Carlos Solari, el Indio, el ídolo de miles de viejitas a lo largo y lo ancho del país, es un hombre amable, de larga parla que nos pone el disco de parado para que escuchemos de un tirón los casi 12 temas, más o menos, con el estómago en ayunas. Con precisión de relojería, una chica encantadora entra con una bandeja con café y medialunas cuando empieza el último tema. Esta sensación de que todo está organizado, como en un Mc Donalds o en una aerolínea de calidad, va a estar a lo largo de toda la visita. Aunque me intimida la presencia de Saturno allá abajo, le digo que es imposible tener una opinión sobre un disco en una escucha, a veces, le digo, uno tarda un año en comprender una canción o una película. Pero el tipo ni se inmuta. Me acuerdo acá de una propaganda de la dictadura militar en contra de la literatura "apátrida": un joven le decía a otro a la entrada de la facultad: "Tomá, leélo, y mañana lo comentamos". ¡Y era El Capital de Marx, que te puede llevar toda una vida comprenderlo!
¿Cómo dar cuenta de un hombre en su totalidad?, se preguntaba Paul Valery. Tarea difícil. Quien escribe esta nota había entrevistado a Solari dieciocho años atrás. En ese entonces vivía en una casa sencilla de Ramos Mejía. Desde esa época hasta hoy Solari acumuló poder personal y material. ¿El poder cambia a la gente? Yo creo que no. El poder no corrompe, delata: el que era un tipo gamba antes del poder lo sigue siendo con poder. Y viceversa. La sensación que da Solari es la de un hombre atravesado por miles de contradicciones. Un tipo que parece pelear contra el animal que lo habita y contra el controlador incesante que es "el ladrón de su cerebro".

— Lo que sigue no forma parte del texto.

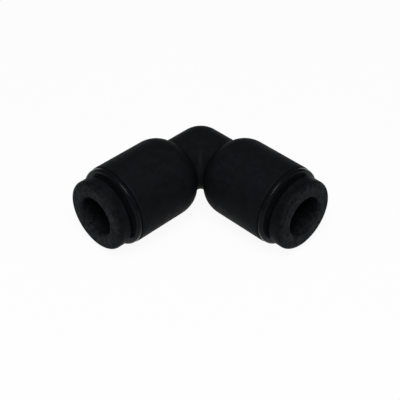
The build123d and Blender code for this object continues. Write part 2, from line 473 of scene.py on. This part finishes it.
class CONNECTOR_OT_guide_rings(bpy.types.Operator):
    """Finish the rings pressed into the mouths"""

    bl_idname = "connector.guide_rings"
    bl_label = "Guide rings"

    def execute(self, context):
        finish = context.scene.connector_finish
        # The paler patches on the guide ring's front face are painted light, lifting the shade behind the
        # release sleeve's head
        material = plastic(
            "guide_plastic", finish, finish.guide_colour, paleness=1.3, roughness=0.2, drift=0.1,
            grain_relief=3 * MICRON, mottle_relief=0.5, gloss=0.052, ring_relief=0.2,
            face=GUIDE_FACE, dust_and_light_reach=0.08 * MM, dust_and_light_size=0.15 * MM,
        )
        dress(port_nodes("guide_ring"), material)
        return {"FINISHED"}


class CONNECTOR_OT_inner_rings(bpy.types.Operator):
    """Finish the seals, the spacer rings and the grab rings inside the sockets"""

    bl_idname = "connector.inner_rings"
    bl_label = "Seals, spacers and grab rings"

    def execute(self, context):
        finish = context.scene.connector_finish
        spacer = plastic(
            "spacer_plastic", finish, finish.spacer_colour, paleness=1.4, roughness=0.42, drift=0.1,
            grain_relief=3 * MICRON, mottle_relief=0.4, gloss=0.4, ring_relief=1.0,
        )
        dress(port_nodes("spacer_ring"), spacer)
        dress(port_nodes("seal"), seal_rubber(finish))
        dress(port_nodes("grab_ring"), spring_steel(finish))
        return {"FINISHED"}


def floor_paper(stage):
    """White paper with faint fibres; the camera and reflections see some of it as plain white."""
    material, tree, shader = new_material("floor_paper")
    place = object_place(tree)
    fibres = noise(tree, place, 0.8 * MM, detail=4.0)
    shade = tuple(part * FIBRE_SHADE for part in stage.floor_colour)
    colour = blend_colours(tree, fibres, (*stage.floor_colour, OPAQUE), (*shade, OPAQUE))
    tree.links.new(colour, shader.inputs["Base Color"])
    tree.links.new(bump(tree, fibres, 5 * MICRON), shader.inputs["Normal"])
    shader.inputs["Roughness"].default_value = 0.95
    shader.inputs["Specular IOR Level"].default_value = 0.1
    path = add_node(tree, "ShaderNodeLightPath").outputs
    seen = calculate(tree, "MAXIMUM", path["Is Camera Ray"], path["Is Glossy Ray"])
    seen = calculate(tree, "MAXIMUM", seen, path["Is Transmission Ray"])
    share = calculate(tree, "MULTIPLY", seen, stage.floor_glow)
    white = add_node(tree, "ShaderNodeEmission", {"Color": WHITE, "Strength": 1.0}).outputs[0]
    mixed = add_node(tree, "ShaderNodeMixShader", {0: share, 1: shader.outputs[0], 2: white}).outputs[0]
    tree.links.new(mixed, tree.nodes["Material Output"].inputs["Surface"])
    return material


def lay_floor(stage, scene):
    """The paper floor under the connector."""
    form = bmesh.new()
    bmesh.ops.create_grid(form, x_segments=1, y_segments=1, size=stage.floor_reach)
    mesh = bpy.data.meshes.new("floor")
    form.to_mesh(mesh)
    form.free()
    mesh.materials.append(floor_paper(stage))
    floor = bpy.data.objects.new("floor", mesh)
    scene.collection.objects.link(floor)


def hang_lamp(stage, scene):
    """The large soft lamp above the camera, and the dim room."""
    light = bpy.data.lights.new("key", "AREA")
    light.shape = "SQUARE"
    light.size = stage.key_size
    light.energy = stage.key_power
    lamp = bpy.data.objects.new("key", light)
    towards = Vector(stage.key_direction).normalized()
    lamp.location = towards * stage.key_distance
    lamp.rotation_euler = towards.to_track_quat("Z", "Y").to_euler()
    scene.collection.objects.link(lamp)
    world = bpy.data.worlds.new("studio")
    world.use_nodes = True
    world.node_tree.nodes["Background"].inputs["Color"].default_value = (*[stage.room_light] * 3, OPAQUE)
    scene.world = world


def set_camera(stage, scene):
    """The camera, at the photograph's viewing angle."""
    azimuth = stage.camera_azimuth
    elevation = stage.camera_elevation
    back = Vector((sin(azimuth) * cos(elevation), -cos(azimuth) * cos(elevation), sin(elevation)))
    middle = ELBOW + Vector((stage.reach, stage.reach, 0.0))
    place = middle + back * stage.camera_distance
    right = Vector((0.0, 0.0, 1.0)).cross(back).normalized()
    aim = middle - back.cross(right) * stage.drop - right * stage.side_step
    facing = (place - aim).normalized()
    right = Vector((0.0, 0.0, 1.0)).cross(facing).normalized()
    turn = Matrix((right, facing.cross(right), facing)).transposed().to_4x4()
    data = bpy.data.cameras.new("camera")
    data.lens = stage.focal_length
    data.clip_start = 10 * MM
    camera = bpy.data.objects.new("camera", data)
    camera.matrix_world = Matrix.Translation(place) @ turn @ Matrix.Rotation(stage.camera_roll, 4, "Z")
    scene.collection.objects.link(camera)
    scene.camera = camera


class CONNECTOR_OT_stage(bpy.types.Operator):
    """Set the floor, the lamp and the camera"""

    bl_idname = "connector.stage"
    bl_label = "Stage"

    def execute(self, context):
        scene = context.scene
        stage = scene.connector_stage
        lay_floor(stage, scene)
        hang_lamp(stage, scene)
        set_camera(stage, scene)
        scene.view_settings.view_transform = "Standard"
        return {"FINISHED"}


class CONNECTOR_PT_panel(bpy.types.Panel):
    """Lists the connector's pieces in the sidebar"""

    bl_idname = "CONNECTOR_PT_panel"
    bl_label = "Push-in connector"
    bl_space_type = "VIEW_3D"
    bl_region_type = "UI"
    bl_category = "Connector"

    def draw(self, context):
        for operator in OPERATORS:
            self.layout.operator(operator.bl_idname)


OPERATORS = (
    CONNECTOR_OT_body,
    CONNECTOR_OT_release_sleeves,
    CONNECTOR_OT_guide_rings,
    CONNECTOR_OT_inner_rings,
    CONNECTOR_OT_stage,
)
CLASSES = (ConnectorFinish, ConnectorStage, *OPERATORS, CONNECTOR_PT_panel)


def register():
    """Adds the add-on's classes and its settings on the scene."""
    for cls in CLASSES:
        bpy.utils.register_class(cls)
    bpy.types.Scene.connector_finish = bpy.props.PointerProperty(type=ConnectorFinish)
    bpy.types.Scene.connector_stage = bpy.props.PointerProperty(type=ConnectorStage)


def unregister():
    """Takes them away again."""
    del bpy.types.Scene.connector_stage
    del bpy.types.Scene.connector_finish
    for cls in reversed(CLASSES):
        bpy.utils.unregister_class(cls)


def main():
    """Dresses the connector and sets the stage."""
    register()
    bpy.ops.connector.body()
    bpy.ops.connector.release_sleeves()
    bpy.ops.connector.guide_rings()
    bpy.ops.connector.inner_rings()
    bpy.ops.connector.stage()


if __name__ == "__main__":
    main()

Según sus palabras, el cantante de voz arguadentosa formó parte de una generación que quiso cambiar al mundo. De ahí que muchas veces la palabra "orga" aparezca en su vocabulario. Pero Solari no parece ser un hombre en favor de la fuerza colectiva. Más bien es un individualista tenaz. Uno de los lemas de Los Redondos, recordemos, era "solos y de noche". Nada de mezclarse con otros, nada de ir a festivales en conjunto. Las veces que lo hicieron, Skay se tuvo que poner al frente del grupo. Quizás uno de los karmas de Solari sea éste: haber compuesto una música que atrajo a multitudes cuando -en el fondo de su corazón- es un fóbico incurable.

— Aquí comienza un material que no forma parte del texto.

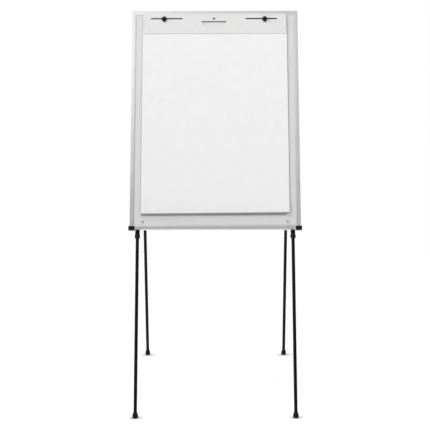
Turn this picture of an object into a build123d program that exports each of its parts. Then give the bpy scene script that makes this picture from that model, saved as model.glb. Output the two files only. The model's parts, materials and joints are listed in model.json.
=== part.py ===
from build123d import *
from math import cos, radians, sin, sqrt, tan
import os

# Four-legged flipchart easel with a steel dry-erase board, a pad header with two sliding
# pegs, a paper pad, and telescopic legs whose rear pair folds flat behind the board.
#
# Row frame, millimetres: +Z up, the board faces -Y, X runs across, and the origin is on the
# floor below the middle of the footprint.
#
# Board frame: X across, Y back from the front face of the frame rails, Z up along the board
# from the floor. Leg frame: Z up along a leg's axis from where that axis meets the floor.
# Rear frame: origin on the fold hinge's axis, Z along the rear legs, whose feet are at -Z.

# Driving dimensions
BOARD_TILT = 24.0           # degrees that the board and front legs lean back from upright
REAR_TILT = 17.5            # degrees that the rear legs lean forward from upright
FRAME_WIDTH = 737.0
FRAME_LENGTH = 1016.0
FRAME_BOTTOM = 824.0        # board frame height of the frame's lower edge
LEG_X = 334.5               # leg axes from the middle plane

# Frame rails
RAIL_DEPTH = 17.0
RAIL_FACE = 19.0
RAIL_BOX = 8.0              # width of the hollow outer box of a rail
RAIL_WALL = 1.3
BEVEL_START = 13.5          # where the flat of the face ends and the inner bevel starts
BEVEL_DROP = 0.6
REAR_LIP = 16.0
LIP = 1.5
KEY_ARM = 42.0

# Board panel
PANEL_FRONT = 1.5
PANEL_BACK = 12.5
SKIN = 0.5
PANEL_INSET = 8.3

# Pad header
PLATE_FRONT = -6.2
PLATE = 1.2
PLATE_HALF = 318.5
PLATE_TOP = 16.6            # from the frame's upper edge down to the plate's
PLATE_HEIGHT = 94.4
PLATE_CORNER = 13.0
HEADER_X = -3.7             # middle of the slots, grip, screw and channel
SLOT_Z = 40.0               # from the frame's upper edge down to the peg slots
SLOT_INNER = 140.0
SLOT_OUTER = 281.0
SLOT_WIDTH = 6.0
GRIP_TOP = 52.2             # hand grip flap, from the frame's upper edge down
GRIP_BOTTOM = 80.0
GRIP_TOP_HALF = 54.4
GRIP_BOTTOM_HALF = 38.5
GRIP_GAP = 4.6              # between the cut's upper edge and the flap
GRIP_HOLE_R = 2.6
GRIP_LEAN = 7.0             # degrees
DIMPLE_X = (104.0, 289.5)
DIMPLE_Z = 99.2

# Peg channel and pegs
CHANNEL_HALF = 292.0
CHANNEL_HEIGHT = 20.0
CHANNEL_SLOT = 7.0
CHANNEL_WALL = 1.2
RIVET_R = 2.0
RIVET_X = (90.0, 270.0)
HEADER_SCREW_R = 2.0
HEADER_HEAD_R = 4.5
PEG_X = {"left": -225.0, "right": 222.4}
STUD_R = 2.5
KNOB_THICK = 7.0
KNOB_HOLE = 5.0
KNOB_R = 8.8
KNOB_RISE = -0.6            # of the knob's round upper lobe above the peg's axis
KNOB_WING = (8.3, 6.2)      # its side corners, across and below the axis
KNOB_WING_R = 2.2
KNOB_TIP = 16.4             # from the peg's axis to the knob's point
KNOB_TIP_R = 2.4

# Paper pad
PAD_WIDTH = 641.0
PAD_LENGTH = 864.0
PAD_BOTTOM = 62.0           # from the frame's lower edge up
PAD_FRONT = -3.5
CARD_FRONT = 0.5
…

Hay una escena de "Lost" que es muy significativa. Es cuando se destroza el avión en el aire y Benjamin Linus -el líder de Los Otros- sale a su porche y ve que va a tener -¡por fin!- problemas. Algo similar le pasa a Robinson con la huella de Viernes. Benjamin Linus es bastante parecido al Indio Solari. Los dos viven en una isla y son los líderes de la gente que manejan. Ambos tienen filtros (mujeres, asistentes, secretarios, etc) con el mundo exterior que les parece amenazante pero al que no pueden renunciar del todo (le pregunté al Indio para qué los reportajes, para qué sacar un disco nuevo). También crean una ficción en torno a ellos (la de Solari es "no puedo salir, me tengo que esconder"). Los dos necesitan controlar al milímetro cada una de las cosas que pasan a su alrededor. Son los demiurgos de su isla mental. "La cultura rock está muerta. Hoy los chicos hacen una banda para ser famosos y nada más", dice el Indio. "Ya nadie quiere cambiar el mundo", añade.
Cuando finalmente nos vamos, me embarga una tristeza chirle. Nada que ver con la primera vez que lo ví. En ese entonces, el tipo era una dínamo de energía que te empujaba hacia adelante. Decían que en el catering de la entrevista, después de las facturas y el café, venían empanadas y vino. Esta vez, en cambio, tuvimos el almuerzo desnudo, eso que Jack Kerouac denominó como "el momento en que todos los comensales se dan cuenta de lo que hay en la punta de sus tenedores: nada".